Within 5 years, Alexandria-type plans had sprung up across the country. By 1968, emergency physicians had organized to create the American College of Emergency Physicians with the Alexandria physicians playing a key role. Dr. Mills became the second ACEP President and a founding member of the American Board of Emergency Medicine. Dr. McDade was an early ACEP leader and a strong advocate and organizer for the development of emergency medical services (EMS).
On June 24, 2011, a diverse group commemorated the Alexandria Plan’s golden anniversary at the “new” Inova Alexandria Hospital. Representatives from the hospital, ACEP, Society for Academic Emergency Medicine, Association of Academic Chairs of Emergency Medicine, Council of Residency Directors in Emergency Medicine, American Board of Emergency Medicine, Emergency Medicine Residents’ Association, and Emergency Nurses Association organized and funded the event.
The program featured a historical review of the Alexandria Plan, and speeches and commentary from elected officials, emergency physician and nurse leaders, and the presentation of certificates from the state of Virginia and the city of Alexandria.
A video featuring Jane Pinkus, a nurse who worked in the ED with the Alexandria pioneers, and Vince Whitmore, a paramedic, provided first-hand accounts of what it was like to usher in a new model of emergency practice. Perhaps the most special moment was the introduction of C.A. (Babe) Loughridge, M.D., one of the founding four physicians, who was in attendance.
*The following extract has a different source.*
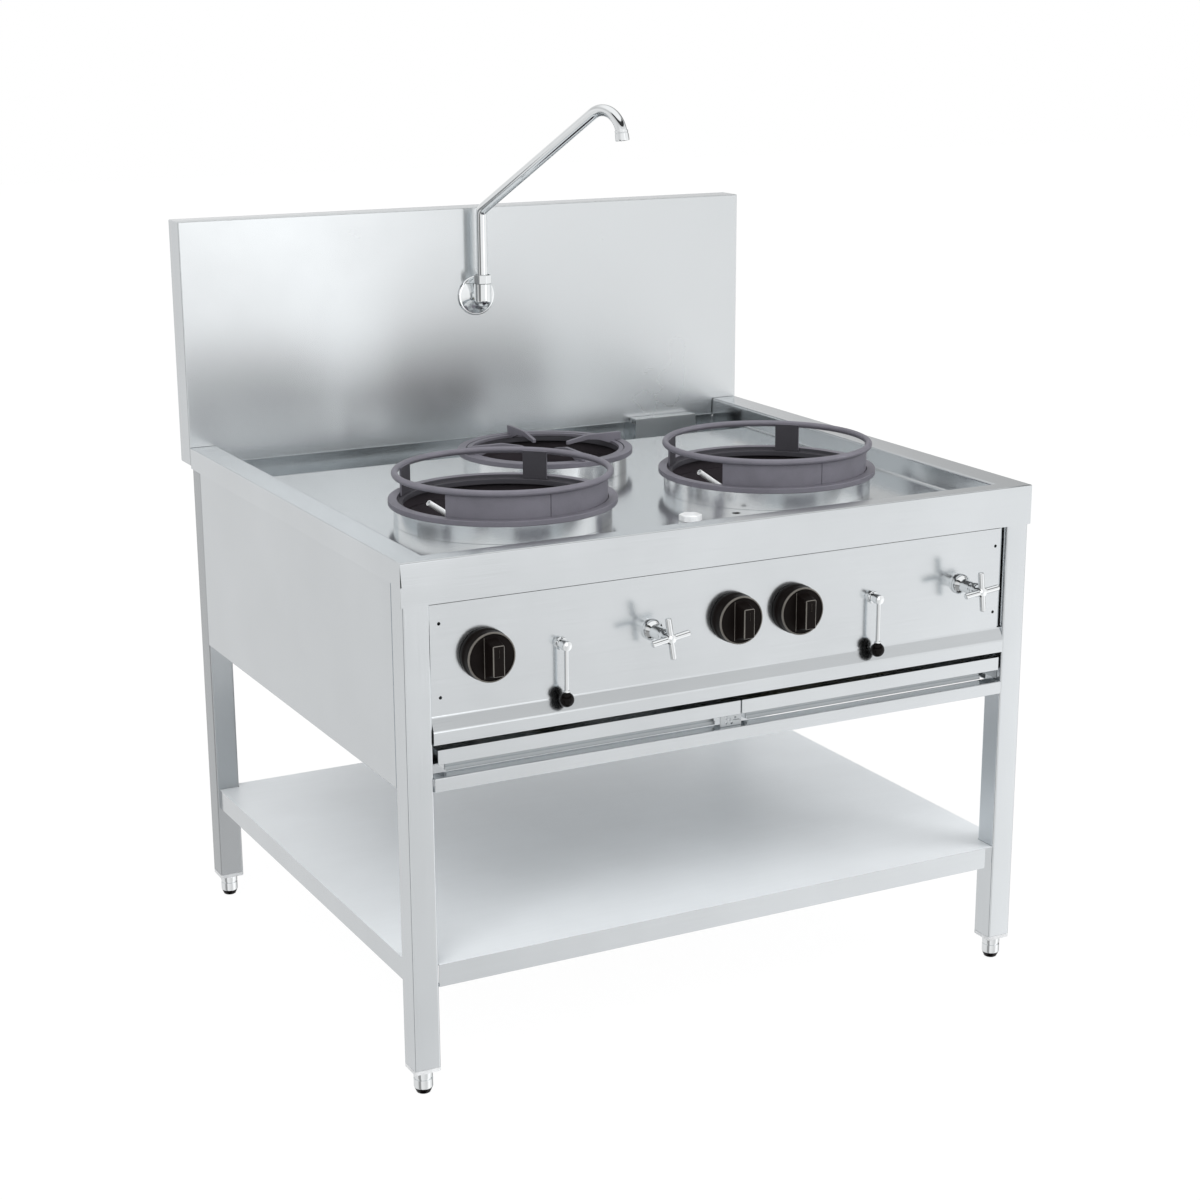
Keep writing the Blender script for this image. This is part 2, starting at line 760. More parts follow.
class WOKRANGE_OT_worktop(bpy.types.Operator):
    """Model the worktop, its sunk deck and rear gutter as one folded skin"""
    bl_idname = "wok_range.worktop"
    bl_label = "Worktop and deck"

    def execute(self, context):
        piece = self.skin()
        self.fold(piece)
        thickened(piece, TOP_SHEET * 0.95)
        self.openings(piece)
        smooth(piece, 40.0)

        def sunk(at, _):
            return (at.z < RIM_TOP - 3.0 and at.y > RIM_FRONT - 3
                    and RIM_LEFT - 3 < at.x < WIDTH - RIM_RIGHT + 3)
        dressed(piece, "sheet_steel", "cabinet", "brushed_steel", "worktop_rim", "deck",
                "rear_gutter", second="deck_steel", where=sunk)
        return {"FINISHED"}

    @staticmethod
    def skin():
        """A flat sheet, its deck and gutter pushed down and its outer edges turned down."""
        deselect()
        low, high = spot(0, 0, RIM_TOP), spot(WIDTH, DEPTH - TOP_SHEET - 0.3, RIM_TOP)
        bpy.ops.mesh.primitive_plane_add(size=1, location=(low + high) / 2, scale=(1, 1, 1))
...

Although he came in a wheelchair due to recent illness, Dr. Loughridge stood and acknowledged the applause with a broad smile.
A video of the entire ceremony is available online at www.acep.org.
Fifty years later, as we reflect on what the Alexandria Plan accomplished, we confront similar issues in a very different environment of care. Our charge now, in a challenging new era of health care reform, is to be as innovative, persevering, and visionary as the four physicians and their ED and EMS colleagues who created the Alexandria Plan.
References
- Zink, BJ. Anyone, anything, anytime – a history of emergency medicine. 2006, Mosby Elsevier; Philadelphia, pp. 30-32.
- Maisel, AQ. Emergency service: medicine’s newest specialty, Reader’s Digest 86(518):96-100, 1965.
- Zink, BJ. Anyone, anything, anytime – a history of emergency medicine. 2006, Mosby Elsevier; Philadelphia, pp. 35-36.
Dr. Zink is Professor and Chair of the Department of Emergency Medicine at The Alpert Medical School of Brown University.